How do I convince my team to prioritize right-sizing?
Quantify the opportunity in monthly dollars saved and annual impact. "We can save $5,000/month ($60,000/year) by right-sizing 15 over-provisioned instances" resonates better than "our average CPU utilization is low." Start with non-production environments where risk is minimal and savings are easy—demonstrating success builds confidence for production right-sizing. Automate the identification and reporting of opportunities so it requires minimal engineering effort. Create a culture where resource efficiency is valued alongside performance and reliability, measured in team metrics, and celebrated when achieved.
Conclusion
Right-sizing delivers consistent 20-40% cost reductions for organizations that implement systematic analysis and optimization processes. The methodology is straightforward: analyze utilization metrics over 30-90 days, identify resources with sustained low utilization, test proposed changes in non-production environments, implement changes gradually with monitoring, and validate that performance remains acceptable.

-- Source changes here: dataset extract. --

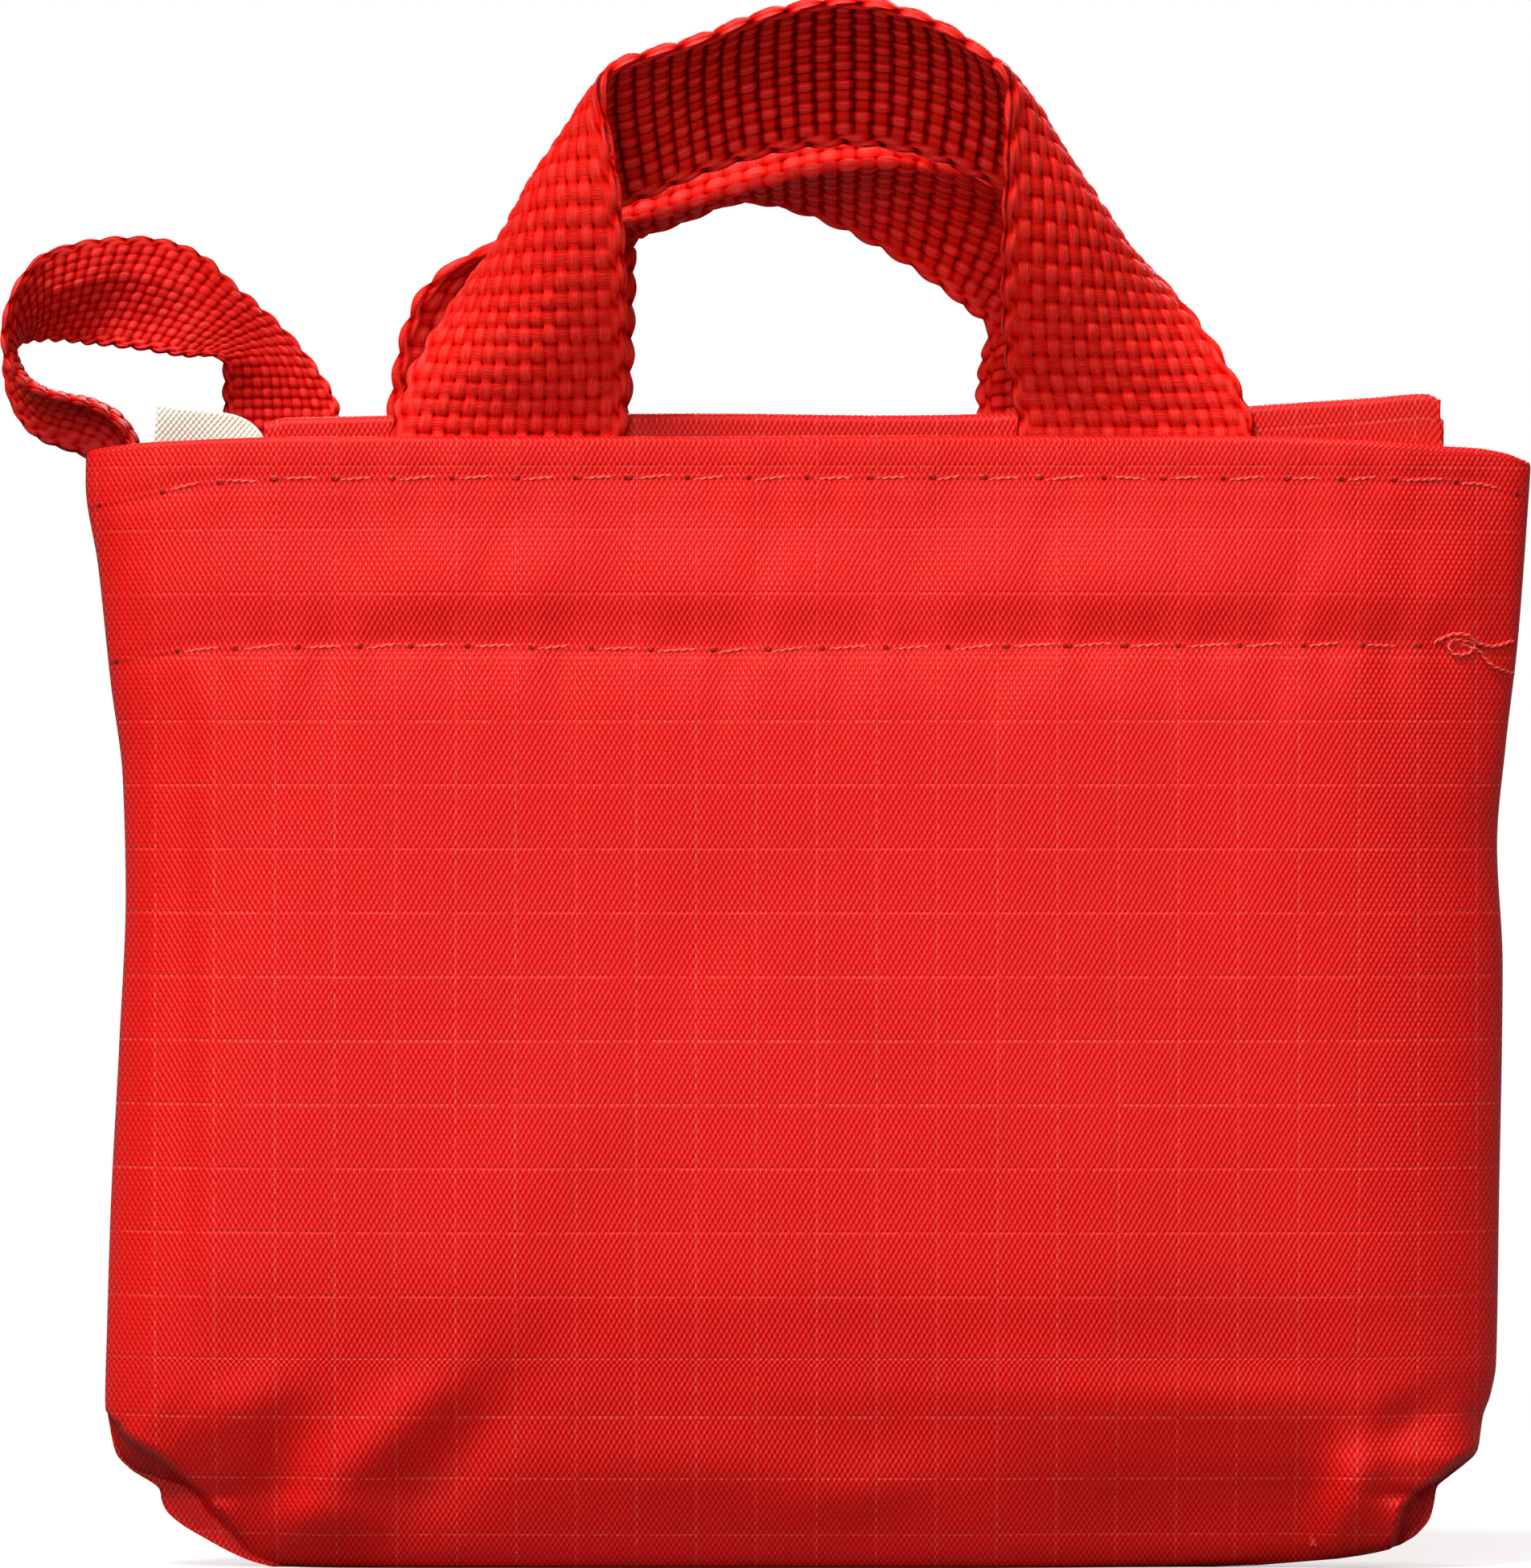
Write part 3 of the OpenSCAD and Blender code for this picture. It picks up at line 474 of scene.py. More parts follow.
def panel_bump(x, z, front):
    """How far the cloth stands out from the plain pillow shape, in mm."""
    b = 0.75 * waves(x, z * 0.6, 3 if front else 11, 8, 22, 60) + 0.07 * waves(x, z, 5 if front else 13, 8, 6, 13)
    b -= 1.3 * smooth(56, 77, x) * smooth(80, 100, z) + 0.7 * smooth(54, 76, x) * smooth(14, 30, z)
    ra, rb = table(ROW_A, x), table(ROW_B, x)
    r = np.random.default_rng(21 if front else 22)
    # gathers along both rows of stitching
    for row, amp, ph in ((ra, 0.34, 0.5), (rb, 0.42, 0.18)):
        fade = np.exp(-(((z - row) / 3.2) ** 2))
        k = np.floor((x / 6.3) + 100 + ph).astype(int)
        rnd = r.uniform(0.35, 1.2, 260)
        t = (x / 6.3 + 100 + ph) - k
        b += amp * rnd[np.clip(k, 0, 259)] * np.sin(math.pi * t) ** 2 * fade
        b -= 0.34 * np.exp(-(((z - row) / 0.8) ** 2))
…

Start with non-production environments where aggressive optimization carries minimal risk, then apply more conservative approaches to production resources. Automate opportunity identification through scheduled analysis of CloudWatch metrics and cloud provider recommendations, but keep humans in the decision loop for production changes. Implement monitoring that catches performance degradation early, and maintain rollback procedures for quick recovery if issues arise.
Right-sizing isn't a one-time project but an ongoing practice. Resources drift toward over-provisioning over time through emergency scaling, anticipated growth that doesn't materialize, and copy-paste provisioning. Establish quarterly right-sizing reviews, automate weekly reporting of over-provisioned resources, and create visibility into resource efficiency alongside traditional performance metrics. What gets measured and reported gets optimized.